Logjam in the High Court

It becomes more glaringly obvious with each passing Assize session that the backlog in the High Court, as far as criminal matters go, is unlikely to be cleared anytime soon, regardless of how many justice improvement programmes are conducted, unless there is a drastic increase in the human resource capacity of that court, that is more judges are appointed. And considering what obtains in the criminal system, there is every chance that there is a similar buildup in the civil system, despite the ongoing use of mediation.

In addition, given that a number of rape cases are discontinued at each session, likely because the passage of time causes the virtual complainant to become disinclined to proceed with presenting testimony, the question arises as to whether justice is actually being improved. Then there is the almost standard practice these days of guilty pleas to manslaughter being accepted in cases where there was clear evidence of murder up to the point of the culmination of the Preliminary Inquiry in the Magistrate’s Court. It is particularly disturbing when the murder was committed as a result of domestic violence. There are real concerns as to whether these ‘lesser count’ pleas are being accepted in the best interest of justice or as a means of moving things along in the hope of putting a dent in the backlog. Is justice really being done and do the victims, relatives of victims and virtual complainants (VCs) feel like they have received same?

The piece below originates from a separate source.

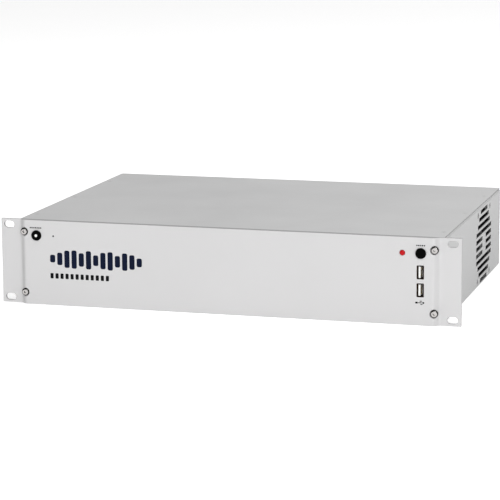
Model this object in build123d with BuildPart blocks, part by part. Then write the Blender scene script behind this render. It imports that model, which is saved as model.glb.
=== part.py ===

At every Assize session, there is a long list of cases to be heard. In the last session, 141 cases were up for hearing in Georgetown only. A similar number is presented every three months when new Assizes open. Each case that is heard in court typically lasts about three weeks. Some are shorter (very few) and some are much longer. There have been rare instances where judges were only able to hear a single case for the entire session.

In light of this, how is it humanly possible for the two or three judges sitting at each criminal session to hear close to 150 cases? While Stevie Wonder would be in a position to discern the dichotomy between the DPP’s ‘gaol delivery’ and the current High Court situation, maybe someone in the Chambers of the Director of Public Prosecutions (DPP) needs to do the Maths. And while the DPP Chambers is figuring that one out, maybe it can also check on the definition of doing the same thing every year and expecting a different result.

Even if there is a supposition that some of the cases will end quickly as a result of VCs withdrawing, witnesses not being found, or guilty pleas being made, the number of cases assigned by the DPP for each session is ridiculous. At the end of the last session, only 28 cases had been disposed of; 15 of them went to trial and 13 were discontinued for various reasons.

Meanwhile, in spite of millions of dollars in loans and grants being spent on improving justice administration, the actual system lumbers on, still in the 20th century. One sign of this is the Assizes, which were inherited from the British, but which according to the Encyclopaedia Britannica were abolished in modern England in 1971. Another sign is that to date the High Court has no website for cases to be posted electronically, as occurs in other jurisdictions, nor have any plans been announced with regard to this.

However, there have been patches of light, including the taking of testimony via Skype in several recent cases. And one hopes that the illumination will continue to the point where evidence recording and rulings in both the High Court and the Magistrates’ Courts become less of a burden as the use of electronic equipment to facilitate these tasks is factored in.

And while the High Court logjam continues, there have been countless issues in and among the high remand population at the Georgetown Prison. A large number of these prisoners are awaiting trial for major offences, including rape, murder and attempted murder; some of these offences are non-bailable. And although they have not yet been tried, some of those accused can be considered dangerous. Obviously, the volatility of the situation in the remand population is high. Therefore, the trials of such accused should be speedily and successfully concluded so that they can begin to either serve their sentences or change and become assets to society.

Adding their cases to a list when they do not stand a chance of getting a hearing does nothing to appease them. Recent events at the prison bear this out. Changing the shape of the judiciary by elevating deserving attorneys to magistrates and puisne judges, must go hand in hand with the infrastructural and other modern advancements being made.